** START OF Information shown **

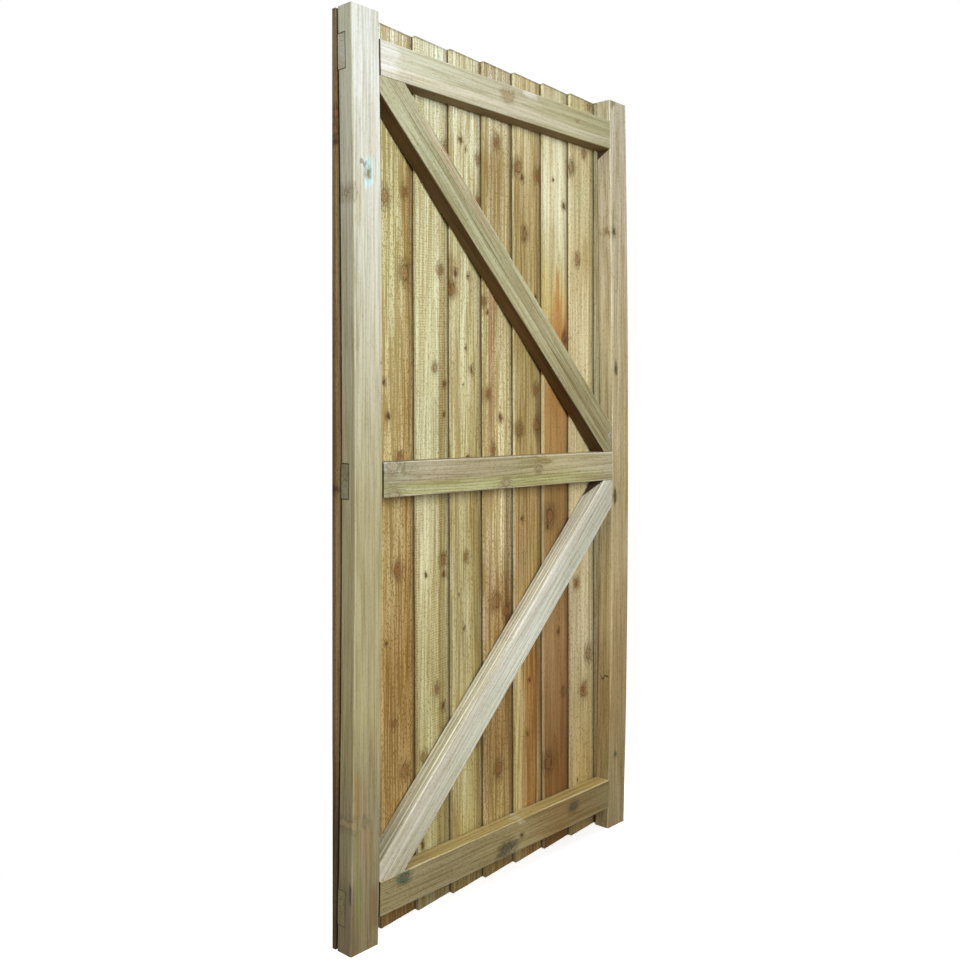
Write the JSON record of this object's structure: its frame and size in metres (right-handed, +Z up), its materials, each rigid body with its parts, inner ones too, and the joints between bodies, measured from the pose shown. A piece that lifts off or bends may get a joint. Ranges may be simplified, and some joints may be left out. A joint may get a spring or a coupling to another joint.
{
  "type": "wooden garden gate leaf",
  "caption": "Closeboard garden gate leaf: half-lapped frame with three rails, two diagonal braces and lapped featheredge boards on the street side.",
  "frame": {"origin": "foot of the hinge stile's outer edge face, at the middle of the frame's depth", "axes": "+X across the gate from the hinge stile to the latch stile, +Y from the framed side to the boarded side, +Z up"},
  "size_m": [0.9, 0.069, 1.8],
  "materials": {
    "frame_timber": "pressure-treated planed softwood, matt",
    "board_timber": "pressure-treated sawn softwood, matt"
  },
  "bodies": {
    "root": {"hinge_stile": "frame_timber", "latch_stile": "frame_timber", "top_rail": "frame_timber", "middle_rail": "frame_timber", "bottom_rail": "frame_timber", "upper_brace": "frame_timber", "lower_brace": "frame_timber", "board_1": "board_timber", "board_2": "board_timber", "board_3": "board_timber", "board_4": "board_timber", "board_5": "board_timber", "board_6": "board_timber", "board_7": "board_timber", "board_8": "board_timber", "board_9": "board_timber"}
  },
  "joints": []
}
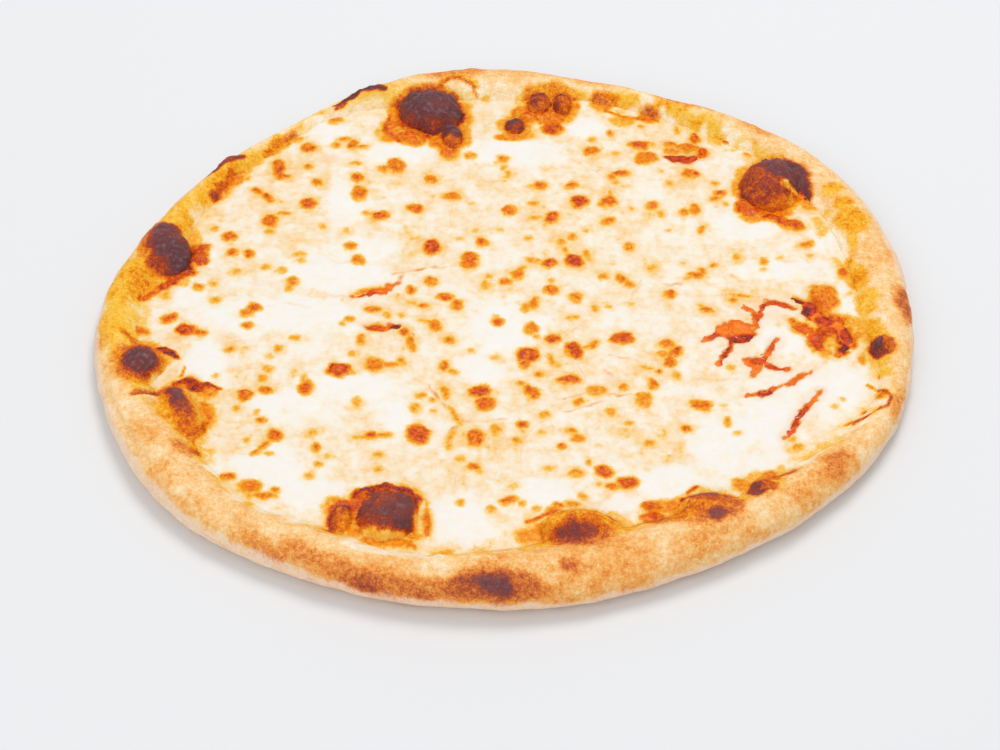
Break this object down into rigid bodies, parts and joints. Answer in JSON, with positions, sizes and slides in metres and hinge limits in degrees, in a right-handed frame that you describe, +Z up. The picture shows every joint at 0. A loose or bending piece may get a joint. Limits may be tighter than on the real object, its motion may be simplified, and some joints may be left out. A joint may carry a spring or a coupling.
{
  "type": "margherita pizza",
  "caption": "Whole round pizza with a puffed, charred rim of baked dough, a thin layer of tomato sauce and a sheet of melted mozzarella torn open in places.",
  "frame": {"origin": "on the flat underside, at the centre of the pizza's box", "axes": "+Z up through the toppings, +X along the longer diameter, -Y towards the wide front of the rim"},
  "size_m": [0.3228, 0.3014, 0.0195],
  "materials": {
    "baked_dough": "matt baked wheat dough, pale gold with flour on the outside, scorched brown to black on its bubbles",
    "tomato_sauce": "wet cooked tomato, orange red, with an oily gloss",
    "melted_mozzarella": "melted cheese, cream white with a soft gloss, browned in small spots"
  },
  "bodies": {
    "root": {"crust": "baked_dough", "tomato_sauce": "tomato_sauce", "mozzarella": "melted_mozzarella"}
  },
  "joints": []
}
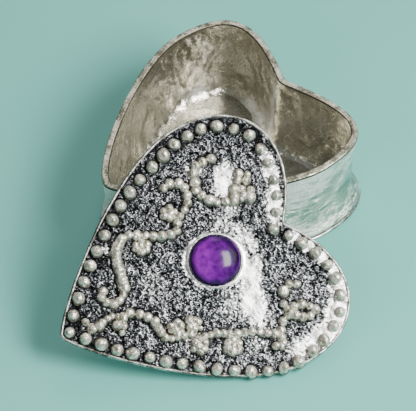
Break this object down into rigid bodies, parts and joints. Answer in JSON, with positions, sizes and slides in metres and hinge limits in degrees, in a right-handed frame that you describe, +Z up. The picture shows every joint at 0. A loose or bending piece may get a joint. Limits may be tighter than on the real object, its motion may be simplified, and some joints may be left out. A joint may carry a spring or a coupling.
{
  "type": "heart-shaped keepsake box",
  "caption": "Small heart-shaped pewter keepsake box, open, with a loose lid leaning on its rim; the lid has a domed purple stone, a beaded border and beaded sprigs.",
  "frame": {"origin": "middle of the underside of the box's base plate", "axes": "+Z up, the tip of the box's heart towards -Y, its lobes towards +Y; the lid leans in front of the box towards +X and -Y"},
  "size_m": [0.075, 0.0773, 0.0303],
  "materials": {
    "wall_pewter": "satin brushed pewter",
    "base_pewter": "matt cast pewter",
    "lid_pewter": "granular pewter, blackened in the hollows",
    "bead_pewter": "satin pewter",
    "bezel_silver": "polished pewter",
    "stone": "polished purple stone"
  },
  "bodies": {
    "box": {"box_wall": "wall_pewter", "base_plate": "base_pewter"},
    "lid": {"lid_plate": "lid_pewter", "lid_flange": "base_pewter", "bezel": "bezel_silver", "cabochon": "stone", "border_bead_01": "bead_pewter", "border_bead_02": "bead_pewter", "border_bead_03": "bead_pewter", "border_bead_04": "bead_pewter", "border_bead_05": "bead_pewter", "border_bead_06": "bead_pewter", "border_bead_07": "bead_pewter", "border_bead_08": "bead_pewter", "border_bead_09": "bead_pewter", "border_bead_10": "bead_pewter", "border_bead_11": "bead_pewter", "border_bead_12": "bead_pewter", "border_bead_13": "bead_pewter", "border_bead_14": "bead_pewter", "border_bead_15": "bead_pewter", "border_bead_16": "bead_pewter", "border_bead_17": "bead_pewter", "border_bead_18": "bead_pewter", "border_bead_19": "bead_pewter", "border_bead_20": "bead_pewter", "border_bead_21": "bead_pewter", "border_bead_22": "bead_pewter", "border_bead_23": "bead_pewter", "border_bead_24": "bead_pewter", "border_bead_25": "bead_pewter", "border_bead_26": "bead_pewter", "border_bead_27": "bead_pewter", "border_bead_28": "bead_pewter", "border_bead_29": "bead_pewter", "border_bead_30": "bead_pewter", "border_bead_31": "bead_pewter", "border_bead_32": "bead_pewter", "border_bead_33": "bead_pewter", "border_bead_34": "bead_pewter", "border_bead_35": "bead_pewter", "border_bead_36": "bead_pewter", "border_bead_37": "bead_pewter", "border_bead_38": "bead_pewter", "border_bead_39": "bead_pewter", "border_bead_40": "bead_pewter", "border_bead_41": "bead_pewter", "border_bead_42": "bead_pewter", "border_bead_43": "bead_pewter", "border_bead_44": "bead_pewter", "border_bead_45": "bead_pewter", "border_bead_46": "bead_pewter", "border_bead_47": "bead_pewter", "border_bead_48": "bead_pewter", "border_bead_49": "bead_pewter", "upper_vine": "bead_pewter", "left_vine": "bead_pewter", "lower_left_vine": "bead_pewter", "lower_right_vine": "bead_pewter", "right_sprig": "bead_pewter"}
  },
  "joints": [
    {"name": "lid_lift", "type": "slide", "parent": "box", "child": "lid", "axis": [0, 0, 1], "range_m": [0, 0.06]}
  ]
}
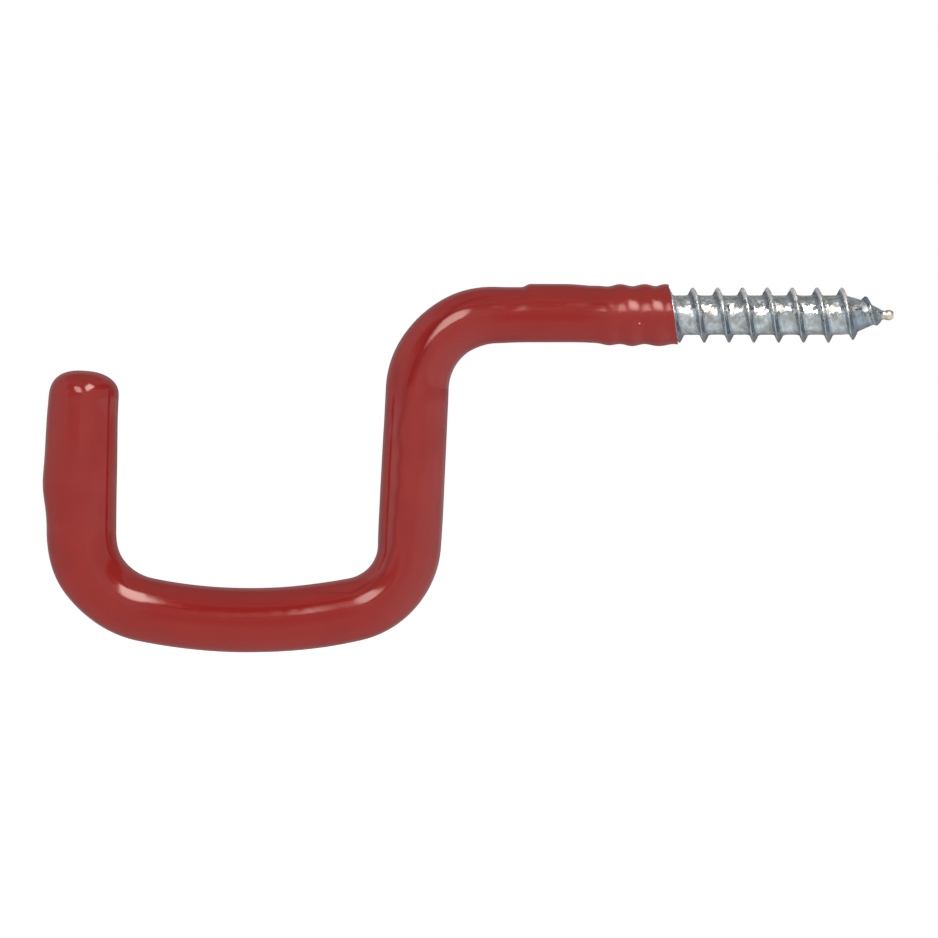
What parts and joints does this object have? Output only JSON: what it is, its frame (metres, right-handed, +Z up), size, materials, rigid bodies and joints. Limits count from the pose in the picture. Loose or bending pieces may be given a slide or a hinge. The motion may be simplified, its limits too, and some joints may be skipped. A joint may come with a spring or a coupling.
{
  "type": "storage hook",
  "caption": "Screw-in wall hook: a square steel hook dipped in red vinyl, with a wood-screw thread, for hanging a bicycle by its wheel or frame.",
  "frame": {"origin": "on the screw's axis at the wall's face, where the vinyl ends", "axes": "+X along the screw and into the wall, +Z up, +Y across the hook"},
  "size_m": [0.1233, 0.0102, 0.0534],
  "materials": {
    "vinyl": "gloss",
    "steel": "satin"
  },
  "bodies": {
    "root": {"vinyl_coating": "vinyl", "steel_hook": "steel"}
  },
  "joints": []
}
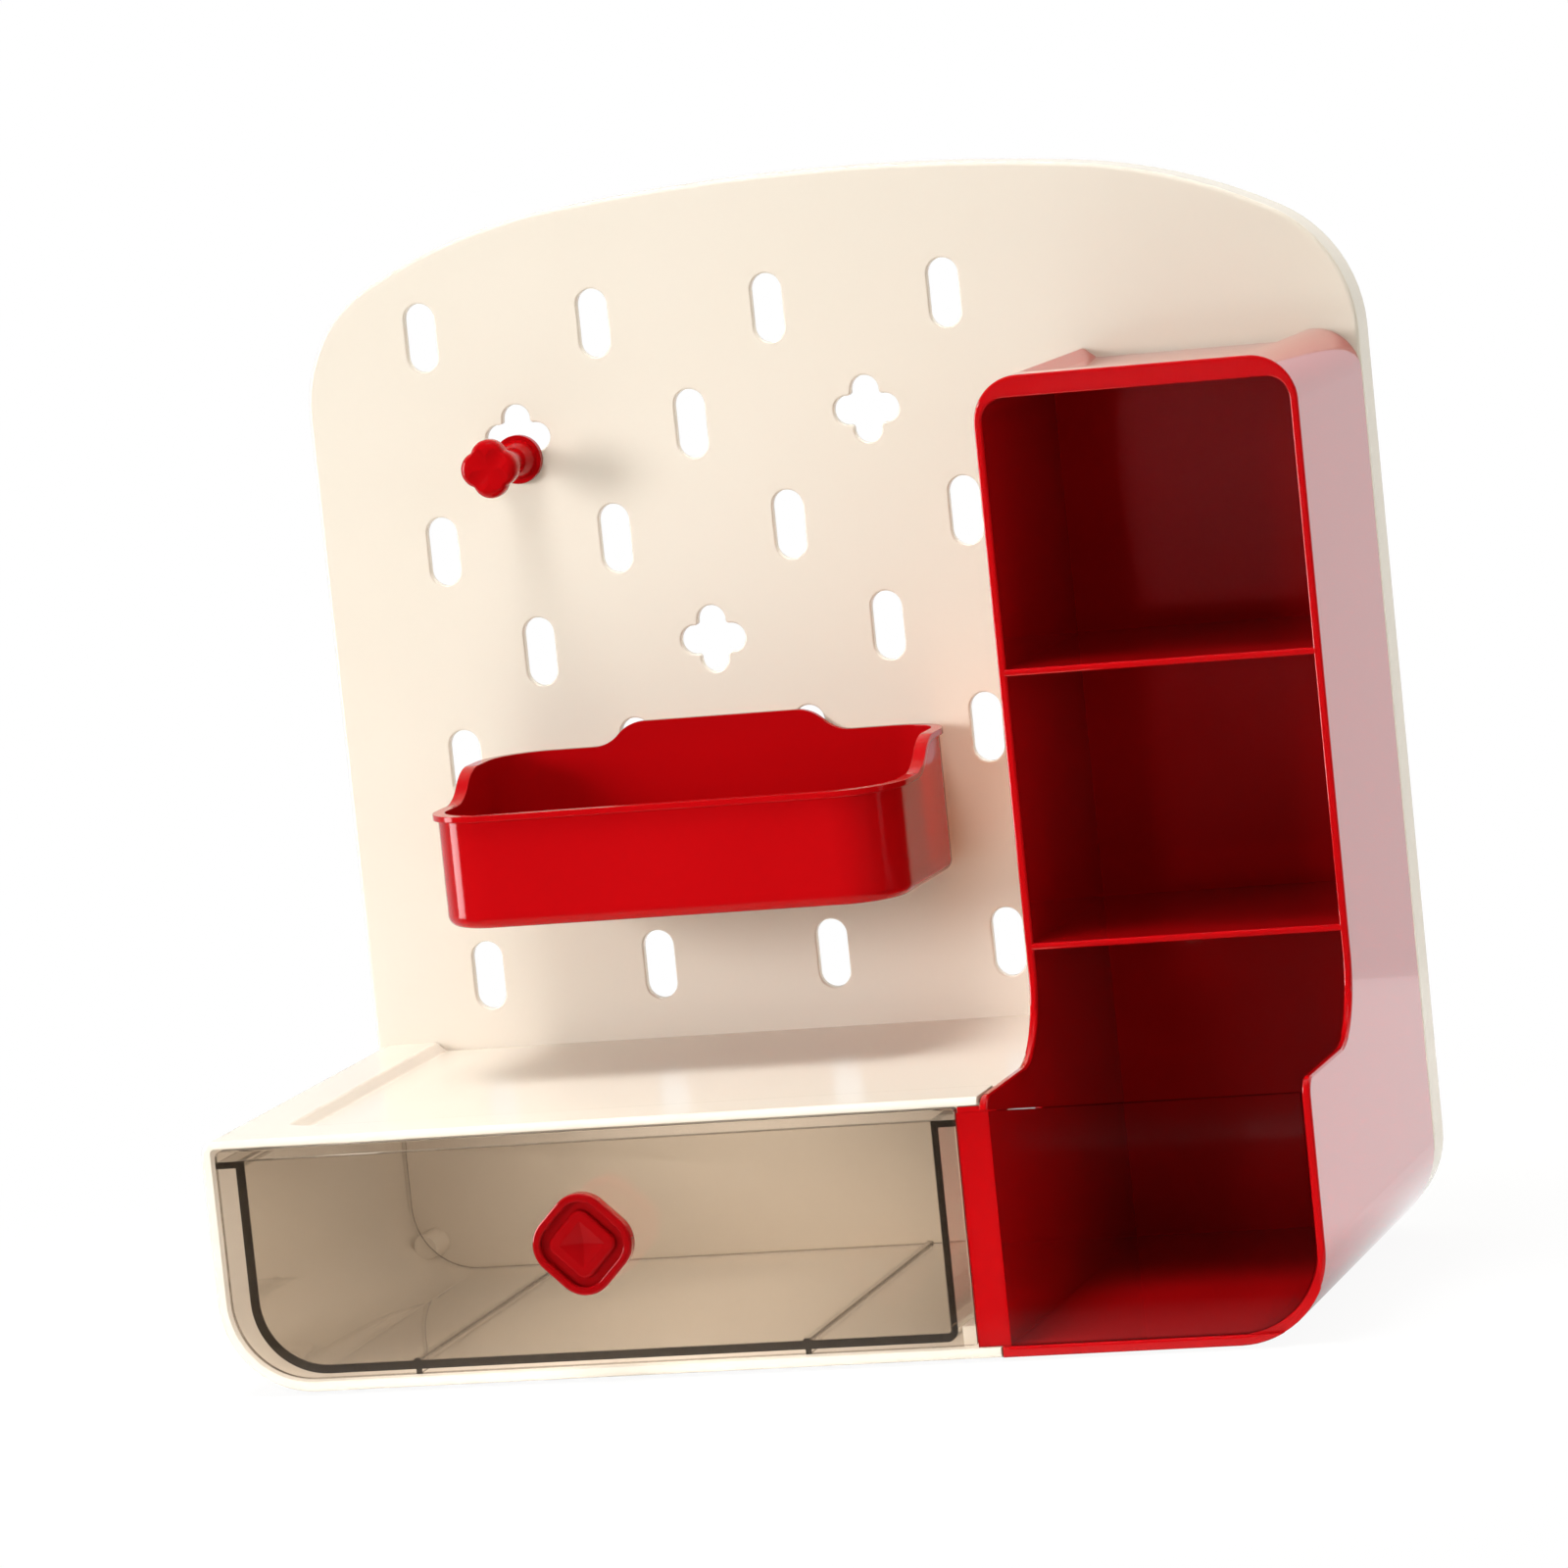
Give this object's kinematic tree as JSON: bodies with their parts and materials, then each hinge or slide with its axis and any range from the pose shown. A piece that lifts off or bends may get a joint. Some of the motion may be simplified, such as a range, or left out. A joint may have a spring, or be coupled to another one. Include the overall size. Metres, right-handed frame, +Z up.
{
  "type": "pegboard desk organizer",
  "caption": "Desk organizer with an arched pegboard back, a clear drawer under a shelf, a side tower of open bins, a hanging tray and a hook peg.",
  "frame": {"origin": "bottom centre of the whole object, in the plane of the foot pads' undersides", "axes": "+X to the right seen from the front, +Y to the back, +Z up; the drawer opens along -Y"},
  "size_m": [0.298, 0.1788, 0.3024],
  "materials": {
    "cream_gloss": "gloss",
    "red_gloss": "high gloss",
    "clear_shield": "clear gloss",
    "smoke_clear": "smoky clear gloss",
    "zinc_steel": "zinc plated",
    "pad_rubber": "matte"
  },
  "bodies": {
    "organizer": {"back_board": "cream_gloss", "base_housing": "cream_gloss", "tower_shell": "red_gloss", "tower_shield": "clear_shield", "housing_screw_1": "zinc_steel", "housing_screw_2": "zinc_steel", "housing_screw_3": "zinc_steel", "housing_screw_4": "zinc_steel", "tower_screw_1": "zinc_steel", "tower_screw_2": "zinc_steel", "foot_front_left": "pad_rubber", "foot_front_right": "pad_rubber", "foot_rear_left": "pad_rubber", "foot_rear_right": "pad_rubber"},
    "drawer": {"drawer_tub": "smoke_clear", "drawer_front": "smoke_clear", "drawer_knob": "red_gloss", "knob_screw": "zinc_steel"},
    "tray": {"hanging_tray": "red_gloss"},
    "peg": {"hook_peg": "red_gloss"}
  },
  "joints": [
    {"name": "drawer_slide", "type": "slide", "parent": "organizer", "child": "drawer", "axis": [0, -1, 0], "range_m": [0, 0.115]},
    {"name": "tray_lift", "type": "slide", "parent": "organizer", "child": "tray", "axis": [0, 0, 1], "range_m": [0, 0.008]},
    {"name": "peg_lift", "type": "slide", "parent": "organizer", "child": "peg", "axis": [0, 0, 1], "range_m": [0, 0.0053]}
  ]
}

** END OF Information shown **

### Set task
Return the lines above, from the one containing "Give this object's" to the end, exactly as they stand.

### Worked answer
Give this object's kinematic tree as JSON: bodies with their parts and materials, then each hinge or slide with its axis and any range from the pose shown. A piece that lifts off or bends may get a joint. Some of the motion may be simplified, such as a range, or left out. A joint may have a spring, or be coupled to another one. Include the overall size. Metres, right-handed frame, +Z up.
{
  "type": "pegboard desk organizer",
  "caption": "Desk organizer with an arched pegboard back, a clear drawer under a shelf, a side tower of open bins, a hanging tray and a hook peg.",
  "frame": {"origin": "bottom centre of the whole object, in the plane of the foot pads' undersides", "axes": "+X to the right seen from the front, +Y to the back, +Z up; the drawer opens along -Y"},
  "size_m": [0.298, 0.1788, 0.3024],
  "materials": {
    "cream_gloss": "gloss",
    "red_gloss": "high gloss",
    "clear_shield": "clear gloss",
    "smoke_clear": "smoky clear gloss",
    "zinc_steel": "zinc plated",
    "pad_rubber": "matte"
  },
  "bodies": {
    "organizer": {"back_board": "cream_gloss", "base_housing": "cream_gloss", "tower_shell": "red_gloss", "tower_shield": "clear_shield", "housing_screw_1": "zinc_steel", "housing_screw_2": "zinc_steel", "housing_screw_3": "zinc_steel", "housing_screw_4": "zinc_steel", "tower_screw_1": "zinc_steel", "tower_screw_2": "zinc_steel", "foot_front_left": "pad_rubber", "foot_front_right": "pad_rubber", "foot_rear_left": "pad_rubber", "foot_rear_right": "pad_rubber"},
    "drawer": {"drawer_tub": "smoke_clear", "drawer_front": "smoke_clear", "drawer_knob": "red_gloss", "knob_screw": "zinc_steel"},
    "tray": {"hanging_tray": "red_gloss"},
    "peg": {"hook_peg": "red_gloss"}
  },
  "joints": [
    {"name": "drawer_slide", "type": "slide", "parent": "organizer", "child": "drawer", "axis": [0, -1, 0], "range_m": [0, 0.115]},
    {"name": "tray_lift", "type": "slide", "parent": "organizer", "child": "tray", "axis": [0, 0, 1], "range_m": [0, 0.008]},
    {"name": "peg_lift", "type": "slide", "parent": "organizer", "child": "peg", "axis": [0, 0, 1], "range_m": [0, 0.0053]}
  ]
}